:: WHAT THE TASK REQUIRES ::
Give back all the data exactly, line by line.

:: DATA PROVIDED ::
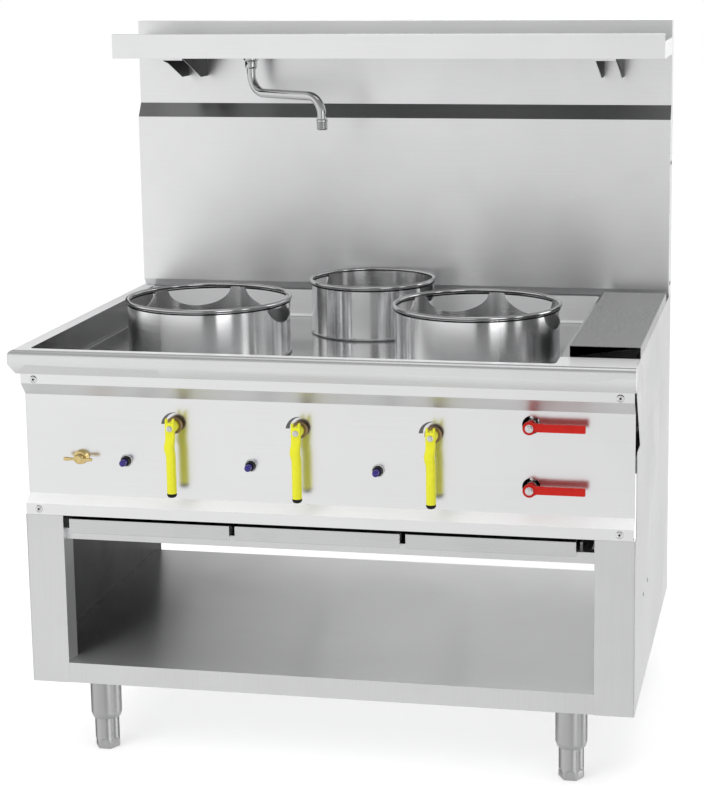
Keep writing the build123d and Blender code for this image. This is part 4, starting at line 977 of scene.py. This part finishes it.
class WOK_OT_gas_levers(bpy.types.Operator):
    """Yellow gas levers with forked heads, their end caps, nuts and brass hubs"""

    bl_idname = "wok_range.gas_levers"
    bl_label = "Gas levers"

    def lever(self, pivot, sizes):
        """The lever's own shape: tube, finger stop, flattened head, fork and boss."""
        tube, bulge, prong = sizes.tube, sizes.bulge, sizes.prong
        flat = 0.0045
        shell = bmesh.new()
        # distance below the pivot, half width, half depth, shift to the left, squareness
        stations = (
            (0.1315, tube * 0.97, tube * 0.97, 0.0, 2.0),
            (0.1300, tube, tube, 0.0, 2.0),
            (0.0800, tube, tube, 0.0, 2.0),
            (0.0580, tube, tube, 0.0, 2.0),
            (0.0520, tube * 1.03, tube, bulge * 0.25, 2.0),
            (0.0460, tube * 1.08, tube * 0.98, bulge * 0.7, 2.1),
            (0.0400, tube * 1.10, tube * 0.94, bulge * 0.95, 2.2),
            (0.0340, tube * 1.08, tube * 0.86, bulge * 0.8, 2.3),
            (0.0270, tube * 1.02, tube * 0.72, bulge * 0.35, 2.6),
            (0.0200, tube, tube * 0.58, 0.0, 3.2),
            (0.0140, tube, flat, 0.0, 4.5),
            (0.0000, tube, flat, 0.0, 5.0),
            (prong - 0.0200, tube, flat, 0.0, 5.0),
            (prong - 0.0206, tube * 0.96, flat * 0.9, 0.0, 5.0),
        )
        skin(shell, [
            section((pivot.x - shift, pivot.y, pivot.z - drop), width, depth, square)
            for drop, width, depth, shift, square in stations
        ])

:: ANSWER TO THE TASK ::
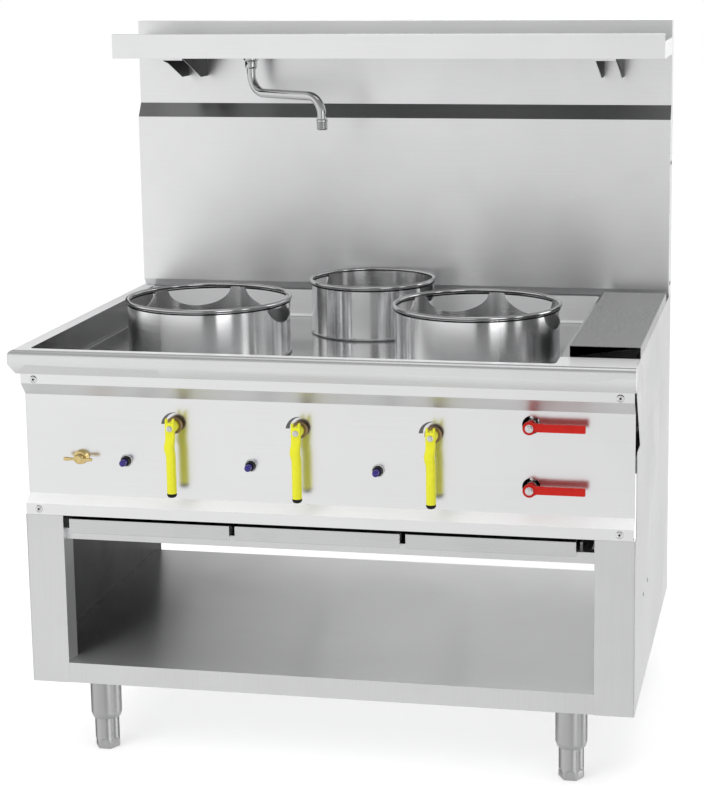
Keep writing the build123d and Blender code for this image. This is part 4, starting at line 977 of scene.py. This part finishes it.
class WOK_OT_gas_levers(bpy.types.Operator):
    """Yellow gas levers with forked heads, their end caps, nuts and brass hubs"""

    bl_idname = "wok_range.gas_levers"
    bl_label = "Gas levers"

    def lever(self, pivot, sizes):
        """The lever's own shape: tube, finger stop, flattened head, fork and boss."""
        tube, bulge, prong = sizes.tube, sizes.bulge, sizes.prong
        flat = 0.0045
        shell = bmesh.new()
        # distance below the pivot, half width, half depth, shift to the left, squareness
        stations = (
            (0.1315, tube * 0.97, tube * 0.97, 0.0, 2.0),
            (0.1300, tube, tube, 0.0, 2.0),
            (0.0800, tube, tube, 0.0, 2.0),
            (0.0580, tube, tube, 0.0, 2.0),
            (0.0520, tube * 1.03, tube, bulge * 0.25, 2.0),
            (0.0460, tube * 1.08, tube * 0.98, bulge * 0.7, 2.1),
            (0.0400, tube * 1.10, tube * 0.94, bulge * 0.95, 2.2),
            (0.0340, tube * 1.08, tube * 0.86, bulge * 0.8, 2.3),
            (0.0270, tube * 1.02, tube * 0.72, bulge * 0.35, 2.6),
            (0.0200, tube, tube * 0.58, 0.0, 3.2),
            (0.0140, tube, flat, 0.0, 4.5),
            (0.0000, tube, flat, 0.0, 5.0),
            (prong - 0.0200, tube, flat, 0.0, 5.0),
            (prong - 0.0206, tube * 0.96, flat * 0.9, 0.0, 5.0),
        )
        skin(shell, [
            section((pivot.x - shift, pivot.y, pivot.z - drop), width, depth, square)
            for drop, width, depth, shift, square in stations
        ])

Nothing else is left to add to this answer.